The next batch of letters from Captain Furlong came as much of a bombshell to Anna as to her mother.
Mrs O’Brien had understood Dorrie’s worry and agreed with her that something must be done to help Anna. She had been thinking of possible solutions ever since and had taken Dr O’Brien into her confidence.
‘Anna’s in an impossible position there,’ she told him. ‘Dorrie told me more than she knew. I can see that she believed her mother’s fantasies and made the right response but Anna sees through her and can’t avoid showing it.’
Dr O’Brien nodded. ‘So her mother’s behaving like the vicious little shrew I always knew she was,’ he said forthrightly. ‘She fools that good man but she doesn’t fool me.’

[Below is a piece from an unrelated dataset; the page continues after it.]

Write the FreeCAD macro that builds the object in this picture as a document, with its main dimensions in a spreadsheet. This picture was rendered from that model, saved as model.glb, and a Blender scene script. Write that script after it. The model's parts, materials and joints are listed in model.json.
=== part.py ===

‘Yes, and to make it worse, Clara and Nelly don’t want Anna to help in the house. Whatever she does her mother says it’s wrong and upsetting Nelly so how can she fill her day? Her mother objects to her going out.’
‘There’s already a battle on with Clara fighting to keep her position there and Nelly, of course, is clinging to her job,’ said Dr O’Brien. ‘It’s not that they are against Anna personally.’
Mrs O’Brien was amazed. ‘I’d no idea you knew so much about them,’ she said.
He tapped his nose. ‘Not much I miss, my dear,’ he replied. ‘I promised Captain Furlong I’d keep an eye on them. I think the best thing is for me to have a word with Eugene. Marriage would be the best solution for Anna,’ he said but Mrs O’Brien was so adamantly opposed to any interference that he reluctantly abandoned the idea.
Instead he and his wife decided that she would have a holiday in Dublin before Christmas, and ask Anna to accompany her, as the doctor would be unable to get away. ‘I’ll write to ask her father’s permission,’ the doctor said. ‘Take the wind out of her mother’s sails if she wants to say no.’
‘Good idea,’ said his wife approvingly. ‘And we’ll say nothing until we hear from him.’
Consequently, when the bundle of lett
ers was delivered, Anna and her mother learnt at the same time about the proposed holiday.
‘You knew about this and said nothing!’ her mother accused Anna furiously. ‘You knew I wouldn’t let you go. You put them up to this.’
‘I knew nothing,’ Anna protested. ‘You should know. You read all my letters,’ she added bitterly but her mother had snatched Anna’s letter from her hand.
Captain Furlong had written,
‘My dear Annabel, Among my letters when we put into port was one from Dr O’Brien, asking my permission for you to accompany his wife on a short holiday in Dublin, as he is unable to leave his patients at that time. This I have gladly given. I am only too happy to oblige my good friend and I know you will do all you can to assist Mrs O’Brien, Annabel. I have asked your mama to entrust a sum of money to you so that you may pay your share of the expenses, although Dr O’Brien stressed that you will be his guest and will be doing him a favour. I am writing these letters in haste, so that they may go by return as time is short, but will write longer letters next time.’
Mrs Furlong hurled the letter to the floor. ‘I don’t believe it. I don’t believe you knew nothing about it. When are you going?’
‘I don’t know, Mama, honestly!’ Anna exclaimed. ‘I think I’ll go and see Mrs O’Brien.’
She jumped to her feet but her mother said immediately, ‘You’ll do no such thing. Let them have the courtesy to come to me and ask my permission.’
Anna sat down again. Both of them knew her mother’s permission was unnecessary now but Anna was too excited and happy to argue. She picked up her letter and went up to her room.
Later in the afternoon, Mrs O’Brien called and was frostily received by Mrs Furlong but she appeared to notice nothing. ‘I see your letters have arrived,’ she said cheerfully. ‘We received one from Captain Furlong and we were so happy to have his permission to invite Anna to travel with me.’ She turned to Anna. ‘I do hope you are willing, Anna. I’d be so grateful for your company. The doctor and I so looked forward to a short holiday in Dublin, but he can’t get away, so he thought of asking if you could come with me.’